**REQUIREMENT**
Print the first line of the material below and each line after it, exactly as written, ending with the line that contains "const GAP = 0.3;".

**RECORDED INFORMATION**
+===+

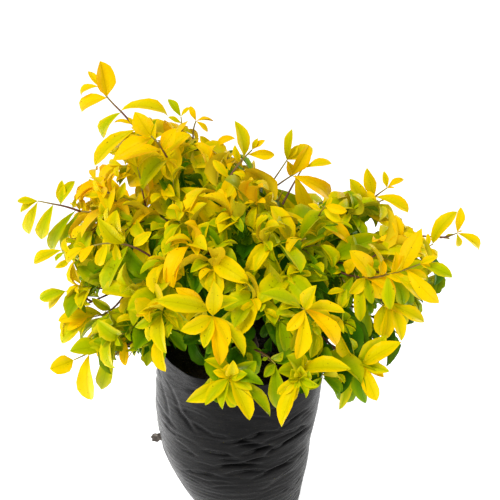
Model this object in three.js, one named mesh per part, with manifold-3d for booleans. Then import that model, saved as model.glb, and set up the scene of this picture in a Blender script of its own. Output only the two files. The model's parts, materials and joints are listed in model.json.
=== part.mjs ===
// A golden duranta shrub in a black film grow bag: the bag, the soil that fills it, a short
// trunk, its boughs and side branches, and one mass of leafy twigs at the tip of each of them.
// Millimetres, +Z up. The origin is the middle of the bag's flat underside.
import * as THREE from "three";
import { mergeVertices } from "three/addons/utils/BufferGeometryUtils.js";
import Module from "manifold-3d";

const wasm = await Module();
wasm.setup();

const SEED = 20817;
const UP = new THREE.Vector3(0, 0, 1);
const GAP = 0.3; // between two pieces that touch in life

// Grow bag: a 12 inch wide film bag, filled. Its left side bulges and its foot is tucked to the right.
const BAG_WALL = 1.4;
const BAG_SIDES = 28;
const BAG_DEPTH_SHARE = 0.97; // the bag from front to back against its width
// Height, radius and sideways shift of each station of the bag's outside.
const BAG_STATIONS = [
  [0, 46, 2],
  [5, 55, 1.5],
  [16, 61, 0],
  [46, 73, -7],
  [82, 85, -13],
  [122, 94, -17],
  [176, 100, -16],
  [243, 102.5, -11],
  [270, 103, -9],
];
const BAG_HEIGHT = BAG_STATIONS.at(-1)[0];
const BAG_INSIDE = [2, 4, 6, 8]; // the stations that the inside follows, the last at the rim
const RIM_WAVE = 2.5;
const RIM_WAVE_DEPTH = 40; // how far down from the rim its wave dies out
const SOIL_LEVEL = 250;
const SOIL_CROWN = 3; // how much higher the soil stands in the middle
const FLAP_SIZE = 14; // a torn tag of film that stands out of the bag's left side
const FLAP_HEIGHT = 118;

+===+

**RESPONSE TO THE TASK**
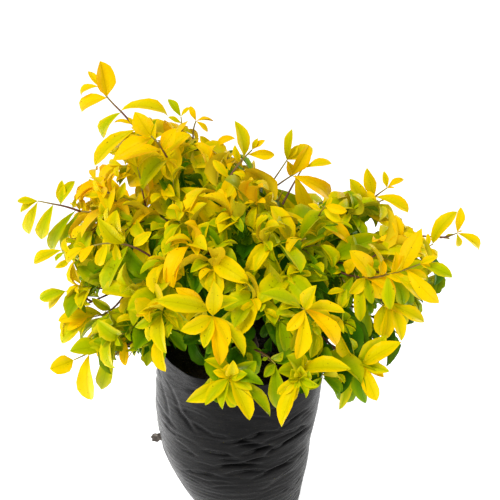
Model this object in three.js, one named mesh per part, with manifold-3d for booleans. Then import that model, saved as model.glb, and set up the scene of this picture in a Blender script of its own. Output only the two files. The model's parts, materials and joints are listed in model.json.
=== part.mjs ===
// A golden duranta shrub in a black film grow bag: the bag, the soil that fills it, a short
// trunk, its boughs and side branches, and one mass of leafy twigs at the tip of each of them.
// Millimetres, +Z up. The origin is the middle of the bag's flat underside.
import * as THREE from "three";
import { mergeVertices } from "three/addons/utils/BufferGeometryUtils.js";
import Module from "manifold-3d";

const wasm = await Module();
wasm.setup();

const SEED = 20817;
const UP = new THREE.Vector3(0, 0, 1);
const GAP = 0.3; // between two pieces that touch in life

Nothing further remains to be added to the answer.